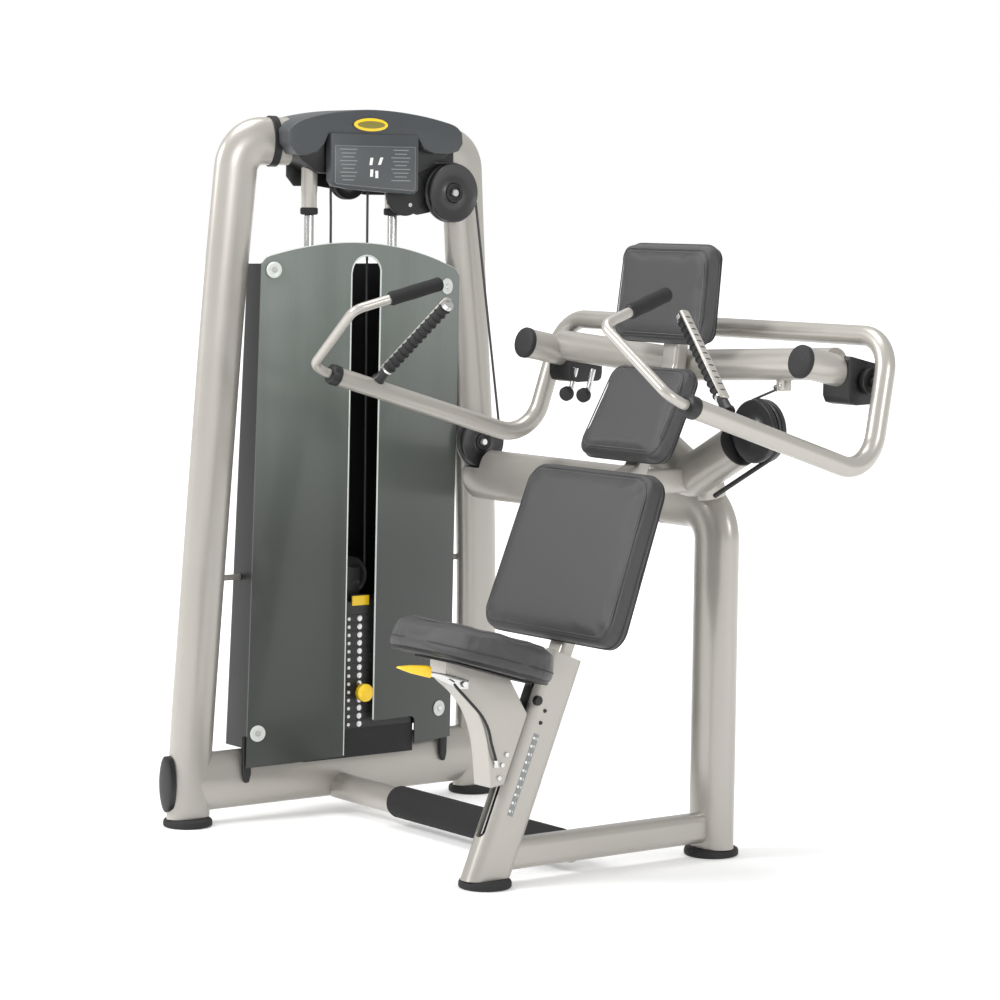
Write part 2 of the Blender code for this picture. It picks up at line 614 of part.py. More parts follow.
def build_shoulder():
    """Fixed shoulder beam with its forward stubs, caps and the two bearing blocks."""
    ends = (STUB_X - 0.010, SHOULDER_Y, SHOULDER_Z + SHOULDER_RISE)
    path = [(-ends[0], ends[1], ends[2]), (0, SHOULDER_Y, SHOULDER_Z), ends]
    tube("shoulder_beam", path, oval(2 * SHOULDER_R, 2 * SHOULDER_R, 24), (0, 1, 0), GREY)
    for side, word in ((-1, "left"), (1, "right")):
        front = Vector((side * STUB_X, -0.181, 1.121))
        rear = Vector((side * STUB_X, -0.050, 1.095))
        weld("shoulder_beam", rod(front, rear, SHOULDER_R - 0.0008, 24))
        outline = [(-0.0850, 1.045), (-0.060, 1.030), (0.000, 1.032), (0.010, 1.050), (0.010, 1.095),
                   (-0.008, 1.116),
                   (-0.085, 1.134)]
        low = min(side * 0.425, side * 0.504)
        high = max(side * 0.425, side * 0.504)
        name = f"bearing_block_{word}"
        emit(name, prism(outline, low, high), BLACK)
        shape = rod(front, rear + (rear - front).normalized() * GAP, SHOULDER_R - 0.0008 + GAP, 24)
        cut(name, shape)
        fit_to(name, "shoulder_beam")
        weld(name, rod((side * 0.490, PIVOT_Y, PIVOT_Z), (side * 0.560, PIVOT_Y, PIVOT_Z), PIVOT_R, 20))
    weld("shoulder_beam", block((0.286, FORK_Y - 0.011, 1.050), (0.308, FORK_Y + 0.011, 1.080)))
    fit_to("back_spine", "shoulder_beam")


def build_cables():
    """Drive cable at the fork, tower cable over the head, and the loop to the stack."""
    hub = fork_point(HUB_S)
    rc = HUB_R - GROOVE + CABLE_R + 0.0008
    wrap = arc((hub.x, FORK_Y, hub.z), rc, 108.0, -62.5, 14, 'XZ')
    tail = fork_point(0.055, -rc)
    tube("drive_cable", wrap + [tail], oval(2 * CABLE_R, 2 * CABLE_R, 10), (0, 1, 0), BLACK)
    weld("drive_cable", rod(wrap[0] + Vector((-0.004, 0, 0.001)), (0.2852, FORK_Y, 1.0555), 0.0026, 10))
    weld("drive_cable", block((wrap[0].x - 0.007, FORK_Y - 0.0036, wrap[0].z - 0.0005),
                              (wrap[0].x + 0.008, FORK_Y + 0.0036, wrap[0].z + 0.0075)))
    sx = STACK_X
    side = (TOWER_X + 0.055, -0.017, 0.864)
    r_side = 0.062 - GROOVE + CABLE_R + 0.0008
    r_big = BIG_PULLEY[2] - GROOVE + CABLE_R + 0.0008
    big = (BIG_X, BIG_PULLEY[0], BIG_PULLEY[1])
    r_front = FRONT_PULLEY[2] - GROOVE + CABLE_R + 0.0008
    front = (sx, FRONT_PULLEY[0], FRONT_PULLEY[1])
    path = arc(side, r_side, -80, 9, 8, 'YZ') + arc(big, r_big, 9, 92, 8, 'YZ') + arc(front, r_front, 90,
                                                                                      176, 8, 'YZ')
    path.append(Vector((sx, FRONT_PULLEY[0] - r_front + 0.0016, 1.400)))
    tube("tower_cable", path, oval(2 * CABLE_R, 2 * CABLE_R, 8), (0.9, 0.1, 0.1), BLACK)
    r_float = FLOAT_R - GROOVE + CABLE_R + 0.0008
    low = arc((sx, FLOAT_Y, FLOAT_Z), r_float, 179, 361, 14, 'YZ')
    path = [Vector((sx, FRONT_PULLEY[0] - r_front + 0.0016, 1.400 - GAP))] + low
    path.append(Vector((sx, FLOAT_Y + r_float, RAIL_Z0 - GAP)))
    tube("stack_cable", path, oval(2 * CABLE_R, 2 * CABLE_R, 8), (1, 0, 0), BLACK)


def mirror(point):
    """Return the point on the other side of the seat's middle plane."""
    return (-point[0], point[1], point[2])


def build_lever():
    """U-shaped press lever with its handles, grips and ribbed grips."""
    pivot = (0.0, PIVOT_Y, PIVOT_Z)
    points = [ARM_END, ARM_LOW, ARM_TOP, mirror(ARM_TOP), mirror(ARM_LOW), mirror(ARM_END)]
    path = bend(points, 0.085, 7)
    tube("lever_tube", path, oval(2 * LEVER_R, 2 * LEVER_R, 18), (1, 0, 0), GREY, pivot)
    for side in (-1, 1):
        bore = rod((side * 0.500, 0.0, 0.0), (side * 0.5605, 0.0, 0.0), PIVOT_R + GAP, 20)
        cut("lever_tube", bore)
    end = Vector(ARM_END)
    ahead = (end - Vector(ARM_LOW)).normalized()
    for flip, word in ((mirror, "left"), (tuple, "right")):
        name = f"handle_{word}"
        route = bend([flip(end + ahead * GAP), flip(end + ahead * 0.018)] + [flip(p) for p in HANDLE], 0.030,
                     5)
        tube(name, route, oval(2 * HANDLE_R, 2 * HANDLE_R, 14), (0, 0, 1), GREY, pivot)
        a = Vector(flip(HANDLE[1]))
        b = Vector(flip(HANDLE[2]))
        along = b - a
        length = along.length
        start = a + along * 0.42
        profile = [(0.0, HANDLE_R + 0.003), (0.004, GRIP_R), (0.58 * length + 0.004, GRIP_R),
                   (0.58 * length + 0.010, GRIP_R - 0.005)]
        foam = turned(profile, start, along, 18)
        bmesh.ops.translate(foam, verts=foam.verts, vec=-Vector(pivot))
        weld(name, foam)
        build_ribbed_grip(f"ribbed_grip_{word}", flip, pivot)


def fit_to_lever(name, neighbour):
    """Cope a lever piece to another piece of the lever."""
    path, section, side = SWEEPS[neighbour]
    shape = sweep(path, section, side, grow=GAP)
    bmesh.ops.translate(shape, verts=shape.verts, vec=-Vector(MADE[name].location))
    cut(name, shape)


def build_ribbed_grip(name, flip, pivot):
    """Rod that stands on the lever arm with a ribbed sleeve and an end cap."""
    low = Vector(flip(RIB_LOW))
    top = Vector(flip(RIB_TOP))
    along = (top - low).normalized()
    start = low - along * 0.052
    length = (top - low).length
    profile = [(0.0, 0.008), (0.050, 0.008), (0.050, 0.0125), (0.056, 0.0125)]
    ribs = 12
    for i in range(ribs):
        a = 0.058 + i * (length - 0.022) / ribs
        w = (length - 0.022) / ribs
        profile += [(a, RIB_R - 0.0030), (a + w * 0.25, RIB_R), (a + w * 0.70, RIB_R),
                    (a + w * 0.90, RIB_R - 0.0030)]
    end = 0.052 + length
    profile += [(end - 0.011, 0.0125), (end - 0.002, 0.0125), (end, 0.0100)]
    emit(name, turned(profile, start, along, 14), RUBBER, pivot)
    fit_to_lever(name, "lever_tube")


def cushion(width_low, width_high, length, thickness, corner, dome):
    """Return a pad lying in XY, foot edge at y = 0, back on z = 0."""
    bm = bmesh.new()
    layers = ((0.006, 0.0), (0.0, 0.008), (0.0, thickness * 0.62), (0.006, thickness * 0.86),
              (0.020, thickness),
              (0.060, thickness + dome))
    rings = []
    for inset, z in layers:
        section = rounded(1.0, length - 2 * inset, max(corner - inset * 0.5, 0.02), 5)
        ring = []
        for a, b in section:
            k = (b + length / 2) / length
            width = width_low + (width_high - width_low) * k - 2 * inset
            reach = max(corner - inset * 0.5, 0.02)
            side = math.copysign(1.0, a)
            x = side * (width / 2 - reach) + (a - side * (0.5 - reach))
            ring.append(bm.verts.new((x, b + length / 2, z)))
        rings.append(ring)
    for low, high in zip(rings, rings[1:]):
        for j in range(len(low)):
            k = (j + 1) % len(low)
            bm.faces.new((low[j], low[k], high[k], high[j]))
    bm.faces.new(rings[0])
    bm.faces.new(rings[-1])
    return bm


def build_pads():
    """Lower back pad, upper back pad and head pad on the spine."""
    for name, spec, corner in (("lower_back_pad", LOWER_PAD, LOWER_CORNER),
                               ("upper_back_pad", UPPER_PAD, UPPER_CORNER),
                               ("head_pad", HEAD_PAD, HEAD_CORNER)):
        width_low, width_high, length, thickness, y, z, lean = spec
        bm = cushion(width_low, width_high, length, thickness - 0.006, corner, 0.006)
        up = Vector((0, math.sin(lean), math.cos(lean)))
        out = Vector((0, -math.cos(lean), math.sin(lean)))
        turn = Matrix((Vector((1, 0, 0)), up, out)).transposed().to_4x4()
        foot = Vector((0, y, z)) - out * thickness
        turn.translation = foot
        bmesh.ops.transform(bm, matrix=turn, verts=bm.verts)
        emit(name, bm, VINYL)


def build_seat():
    """Seat pad, its carriage on the column and the release lever."""
    bm = cushion(SEAT_W, SEAT_W * 0.94, SEAT_L, SEAT_T - 0.006, SEAT_CORNER, 0.006)
    tilt = Matrix.Rotation(-SEAT_TILT, 4, 'X')
    tilt.translation = Vector((0, SEAT_Y, SEAT_Z)) + tilt.to_3x3() @ Vector((0, -SEAT_L / 2, -SEAT_T / 2))
    bmesh.ops.transform(bm, matrix=tilt, verts=bm.verts)
    emit("seat_pad", bm, VINYL)
    lean = Vector((0, math.sin(COLUMN_LEAN), math.cos(COLUMN_LEAN)))
    front = Vector((0, -math.cos(COLUMN_LEAN), math.sin(COLUMN_LEAN)))
    foot = Vector((0, COLUMN_FOOT_Y, FOOT_H))
    face = COLUMN_D / 2 + RUN
    low = foot + lean * 0.195 + front * face
    high = foot + lean * 0.352 + front * face
    under = SEAT_T / 2 + 0.0004

    def seat_under(y):
        """Underside of the tilted pad at y."""
        return SEAT_Z - under / math.cos(SEAT_TILT) - (y - SEAT_Y) * math.tan(SEAT_TILT)

    outline = [(low.y, low.z), (high.y, high.z), (-0.590, seat_under(-0.590)), (-0.753, seat_under(-0.753)),
               (-0.753, 0.460), (-0.699, 0.418), (-0.660, 0.362), (-0.644, 0.300), (-0.636, 0.216)]
    emit("seat_carriage", prism(outline, -0.030, 0.030), GREY)
    deep = COLUMN_D / 2 - KEY_D + 0.0005
    key = [foot + lean * a + front * b
           for a, b in ((0.235, deep), (0.404, deep), (0.404, face + 0.004), (0.235, face + 0.004))]
    weld("seat_carriage", prism([(p.y, p.z) for p in key], -KEY_W / 2 + 0.0005, KEY_W / 2 - 0.0005))
    hinge = Vector((0.0545, -0.760, 0.448))
    weld("seat_carriage", rod((0.020, hinge.y + 0.045, hinge.z - 0.004),
                              (0.046, hinge.y + 0.045, hinge.z - 0.004), 0.005))
    axle = Vector((0.0, -0.715, 0.444))
    shape = [(-0.728, 0.434), (-0.703, 0.432), (-0.702, 0.452), (-0.760, 0.470), (-0.880, 0.4935),
             (-0.885, 0.484), (-0.800, 0.466)]
    emit("seat_lever", prism(shape, 0.0310, 0.0410), YELLOW, axle)
    bm = rod((0.0, 0.0, 0.0), (0.06, 0.0, 0.0), 0.005 + GAP)
    cut("seat_lever", bm)


def settle():
    """Put the middle of the whole machine's footprint on the origin."""
    graph = bpy.context.evaluated_depsgraph_get()
    low = Vector((1e9, 1e9, 1e9))
    high = -low
    for obj in PARTS.objects:
        shown = obj.evaluated_get(graph)
        for corner in shown.bound_box:
            point = obj.matrix_world @ Vector(corner)
            for i in range(3):
                low[i] = min(low[i], point[i])
                high[i] = max(high[i], point[i])
    shift = Vector((-(low.x + high.x) / 2, -(low.y + high.y) / 2, -low.z))
    for obj in list(PARTS.objects) + list(CUTTERS.objects):
        obj.location = obj.location + shift


build_tower()
build_head()
build_shroud()
build_stack()
build_frame()
build_shoulder()
build_cables()
build_lever()
build_pads()
build_seat()
for lever_piece in MADE.values():
    for change in lever_piece.modifiers:
        if lever_piece.location.length > 0:
            change.object.location = lever_piece.location
bpy.context.view_layer.update()
settle()
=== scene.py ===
"""Looks of the shoulder press machine: finishes, pads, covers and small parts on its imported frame.

Sizes are in metres. Pieces are drawn in machine coordinates, whose origin is the middle of
the rear post's foot with the user facing -Y, and Maker carries them onto the frame.
"""
import logging
import math
from dataclasses import dataclass, field
from enum import Enum
from typing import Callable, Optional, Sequence

import bmesh
import bpy
from mathutils import Matrix, Vector
from mathutils.bvhtree import BVHTree


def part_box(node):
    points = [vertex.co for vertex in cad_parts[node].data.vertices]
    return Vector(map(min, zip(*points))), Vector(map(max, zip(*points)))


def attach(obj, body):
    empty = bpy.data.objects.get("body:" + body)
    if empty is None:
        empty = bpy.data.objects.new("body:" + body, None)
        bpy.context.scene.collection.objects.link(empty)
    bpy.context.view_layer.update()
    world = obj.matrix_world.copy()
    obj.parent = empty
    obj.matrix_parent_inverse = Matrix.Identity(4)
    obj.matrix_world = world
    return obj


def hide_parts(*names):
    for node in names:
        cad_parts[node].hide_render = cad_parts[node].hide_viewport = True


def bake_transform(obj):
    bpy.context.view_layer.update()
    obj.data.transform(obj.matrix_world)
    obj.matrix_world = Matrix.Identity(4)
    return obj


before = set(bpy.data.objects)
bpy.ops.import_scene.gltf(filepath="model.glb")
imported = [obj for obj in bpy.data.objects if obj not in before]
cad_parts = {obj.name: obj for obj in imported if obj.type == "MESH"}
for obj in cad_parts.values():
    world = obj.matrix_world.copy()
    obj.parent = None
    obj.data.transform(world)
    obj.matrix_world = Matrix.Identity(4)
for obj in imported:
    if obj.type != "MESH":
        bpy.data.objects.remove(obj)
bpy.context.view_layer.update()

LOG = logging.getLogger("shoulder_press")
Section = list[tuple[float, float]]
POST_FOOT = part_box("foot_post")
ORIGIN = Vector(((POST_FOOT[0].x + POST_FOOT[1].x) / 2, (POST_FOOT[0].y + POST_FOOT[1].y) / 2, 0.0))
TOWER_X = -0.915
STACK_X = TOWER_X + 0.010
SEAT_TILT = math.radians(16.5)
SEAT_Y = -0.6600
SEAT_Z = 0.5095


# ---------------------------------------------------------------- shapes

def oval(width: float, height: float, count: int = 56) -> Section:
    """Return an oval section.

    Args:
        width: full width along the section's first axis.
        height: full height.
        count: number of corners.
    Returns:
        The section's points.
    """
    turn = 2 * math.pi / count
    return [(width / 2 * math.cos(turn * i), height / 2 * math.sin(turn * i)) for i in range(count)]


def rounded(width: float, height: float, radius: float, steps: int = 8) -> Section:
    """Return a rectangle with round corners.

    Args:
        width: full width.
        height: full height.
        radius: corner radius.
        steps: segments in each corner.
    Returns:
        The section's points.
    """
    points = []
    for quarter, (sx, sy) in enumerate(((1, 1), (-1, 1), (-1, -1), (1, -1))):
        for i in range(steps + 1):
            angle = math.pi / 2 * (quarter + i / steps)
            points.append((sx * (width / 2 - radius) + radius * math.cos(angle),
                           sy * (height / 2 - radius) + radius * math.sin(angle)))
    return points


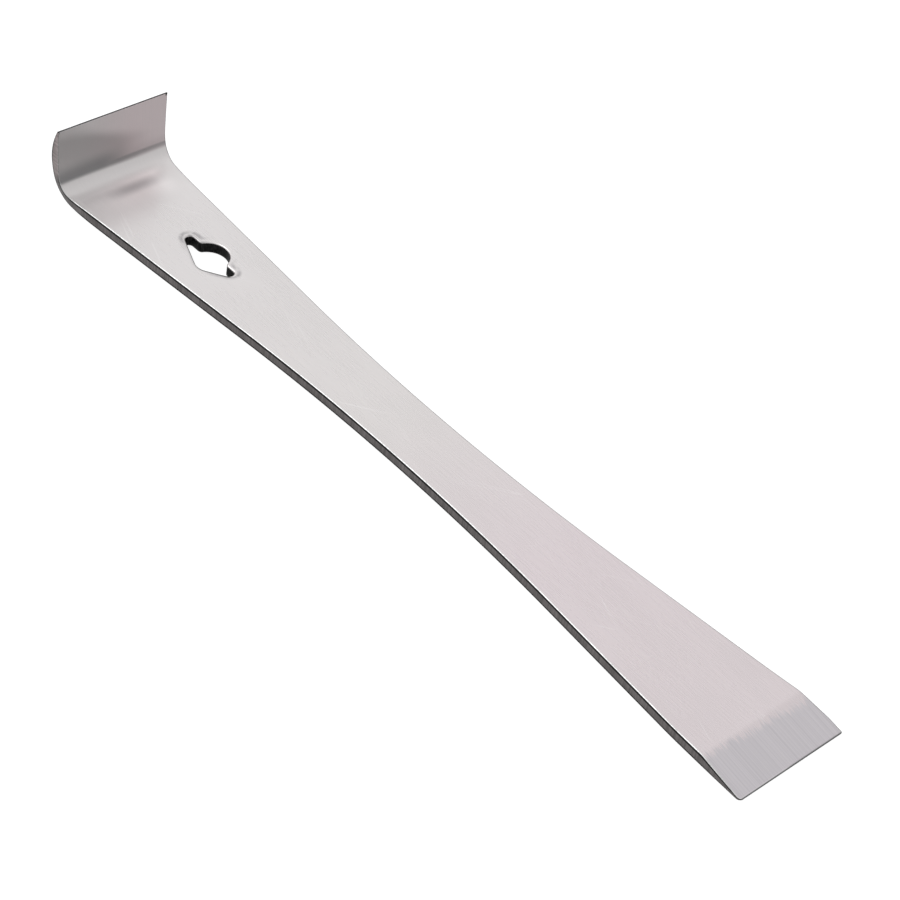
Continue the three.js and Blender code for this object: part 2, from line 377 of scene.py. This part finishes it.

================================

### STATED PROBLEM
Give only the number of lines in the listing above that include the string "None".

### CORRECT OUTPUT
3